[Data extract]
-=-=-

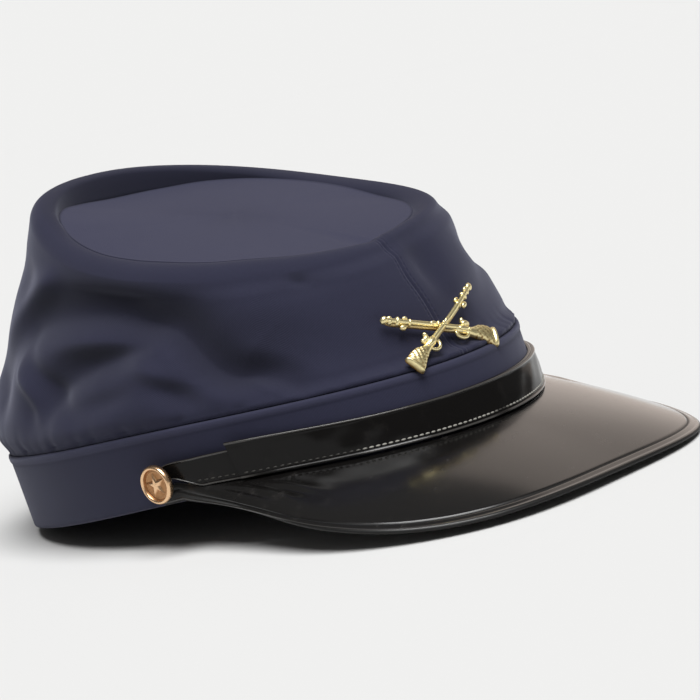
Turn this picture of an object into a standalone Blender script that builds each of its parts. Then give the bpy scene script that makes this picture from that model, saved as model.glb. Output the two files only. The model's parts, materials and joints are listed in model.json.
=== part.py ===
"""Kepi cap in navy cotton, with a sunken oval top, a black patent peak, a layered
chin strap on brass buttons, and a cast badge of crossed rifles on the front.

The cap is worked out in its own frame: the lower rim lies in z = 0, the front is -Y and
the wearer's left is +X. An empty then tips it back onto the floor, where the back of the
band and the edge of the peak carry it. A bearing is the turn round the cap: 0 is the
front, a quarter turn is the wearer's left and half a turn is the back.
"""
import math

import bpy
import bmesh
import numpy as np
from mathutils import Matrix, Vector
from mathutils.bvhtree import BVHTree

# Clearance between two pieces that touch
GAP = 0.0003

# Band: a cloth cuff between the lower rim and the seam of the crown
RIM_LENGTH = 0.2100
RIM_WIDTH = 0.1590
SEAM_LENGTH = 0.2030
SEAM_WIDTH = 0.1690
BAND_HEIGHT = 0.0265
BAND_SLOPE = 0.0024
RIM_DIP = 0.0065
BAND_WALL = 0.0022
LIP_HEIGHT = 0.0030
LIP_PROUD = 0.0007

# Crown side: one wall of cotton from the seam up over a soft roll and down to the top
CLOTH_WALL = 0.0015
TUCK_DEPTH = 0.0080
CREST_LENGTH = 0.1405
CREST_WIDTH = 0.1220
CREST_HEIGHT = 0.0880
CREST_FORWARD = 0.0145
CREST_TILT = math.radians(20.6)
CREST_WAVE = 0.0028
CREST_WAVE_TURN = math.radians(12.0)
CREST_SQUARENESS = 2.3
ROLL_RADIUS = 0.0030
CROWN_BULGE = 0.0080
FOLD_DEPTH = 0.0050

# Crown top: the oval sunk inside the roll
TOP_WALL = 0.0015
TOP_SINK_BACK = 0.0080
TOP_SINK_FRONT = 0.0018
TOP_DOME = 0.0010

# Peak: one sheet of patent vinyl, sewn round the front of the rim
PEAK_WALL = 0.0018
PEAK_PAST_BAND = 0.00835
PEAK_WIDTH = SEAM_WIDTH + 2 * PEAK_PAST_BAND
PEAK_REACH = 0.1226
PEAK_ROOT_BACK = 0.0282
PEAK_DROP = 0.0312
PEAK_SIDE_DROP = 0.0275
PEAK_TWIST = 0.0016
PEAK_CAMBER = 0.0012
PEAK_LAP_SIDE = 0.0050
PEAK_LAP_FRONT = 0.0010
# Powers that shape the peak: how square its outline is across and ahead, how quickly it is
# pulled in at its ends, how its drop is spread over the front and the sides, and how far
# from its ends it begins to stand off the band
PEAK_ACROSS_POWER = 0.61
PEAK_AHEAD_POWER = 0.79
PEAK_PULL_IN_POWER = 17.7
PEAK_FRONT_DROP_POWER = 1.8
PEAK_SIDE_DROP_POWER = 0.75
PEAK_END_POWER = 4

# Chin strap: two layers of patent vinyl that overlap across the front
STRAP_WIDTH = 0.0112
STRAP_WALL = 0.0010
STRAP_LIFT_SIDE = 0.0065
STRAP_LIFT_FRONT = PEAK_LAP_FRONT + GAP
STRAP_TAB_WIDTH = 0.0080
STRAP_TAB_LENGTH = 0.0180
STRAP_TAB_PAST = 0.0035
STRAP_OVERLAP_END = math.radians(62.0)
LAP_START = math.radians(46.0)
LAP_FULL = math.radians(66.0)

# Buttons: turned brass with a raised rim and a raised star
BUTTON_DIAMETER = 0.0146
BUTTON_THICKNESS = 0.0026
BUTTON_RIM = 0.0011
BUTTON_BEARING = math.radians(76.5)
BUTTON_HEIGHT = 0.0088
SHANK_DIAMETER = 0.0030
STAR_DIAMETER = 0.0072
STAR_RISE = 0.0006
STAR_POINTS = 5
STAR_WAIST = 0.42

# Badge: two crossed rifles cast in one piece
RIFLE_LENGTH = 0.0490
RIFLE_ANGLE = math.radians(23.5)
RIFLE_WALL = 0.0018
RIFLE_RIDGE = 0.0007
RIFLE_STEP = 0.0006
BADGE_HEIGHT = 0.0295
BADGE_RIGHT = 0.0045
BADGE_LEAN = math.radians(33.0)
BADGE_CLEAR = 0.0010

# Rest: how far the soft back of the band is pressed flat by the floor
REST_FLAT = 0.0008

# Faces: steps round the cap and over its roll, along and across the peak, along a strap
# and its tab, whose steps crowd to its tip, and round a button and a strap hole
ROUND_STEPS = 72
ROLL_STEPS = 4
PEAK_STEPS = 44
PEAK_ROWS = 6
STRAP_STEPS = 44
TAB_STEPS = 10
TAB_CROWDING = 1.5
BUTTON_STEPS = 20
HOLE_STEPS = 12
TOP_RINGS = (1.0, 0.8, 0.4)
SHARP_EDGE = math.radians(40.0)
TURN = 2 * math.pi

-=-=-

[Goal]
Only the lines from the beginning of the material above through the line with "GAP = 0.0003" are wanted; extract them exactly.

[Finished exercise]
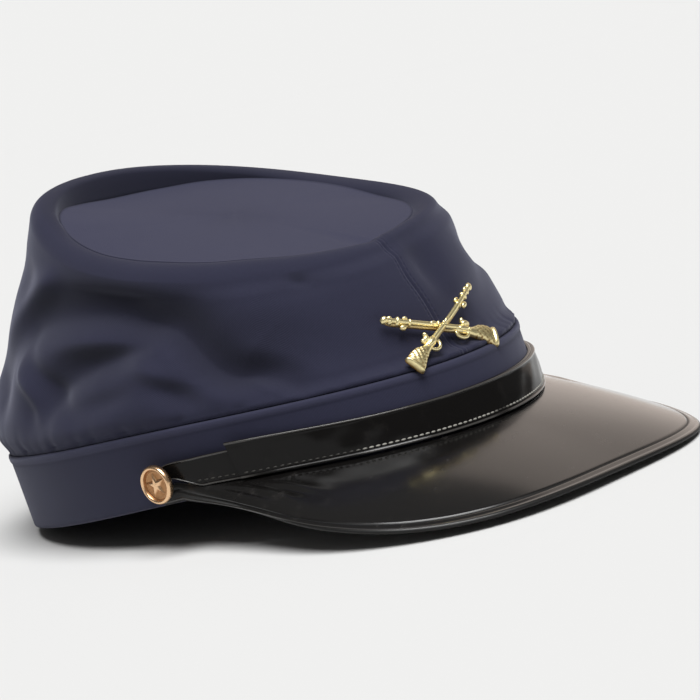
Turn this picture of an object into a standalone Blender script that builds each of its parts. Then give the bpy scene script that makes this picture from that model, saved as model.glb. Output the two files only. The model's parts, materials and joints are listed in model.json.
=== part.py ===
"""Kepi cap in navy cotton, with a sunken oval top, a black patent peak, a layered
chin strap on brass buttons, and a cast badge of crossed rifles on the front.

The cap is worked out in its own frame: the lower rim lies in z = 0, the front is -Y and
the wearer's left is +X. An empty then tips it back onto the floor, where the back of the
band and the edge of the peak carry it. A bearing is the turn round the cap: 0 is the
front, a quarter turn is the wearer's left and half a turn is the back.
"""
import math

import bpy
import bmesh
import numpy as np
from mathutils import Matrix, Vector
from mathutils.bvhtree import BVHTree

# Clearance between two pieces that touch
GAP = 0.0003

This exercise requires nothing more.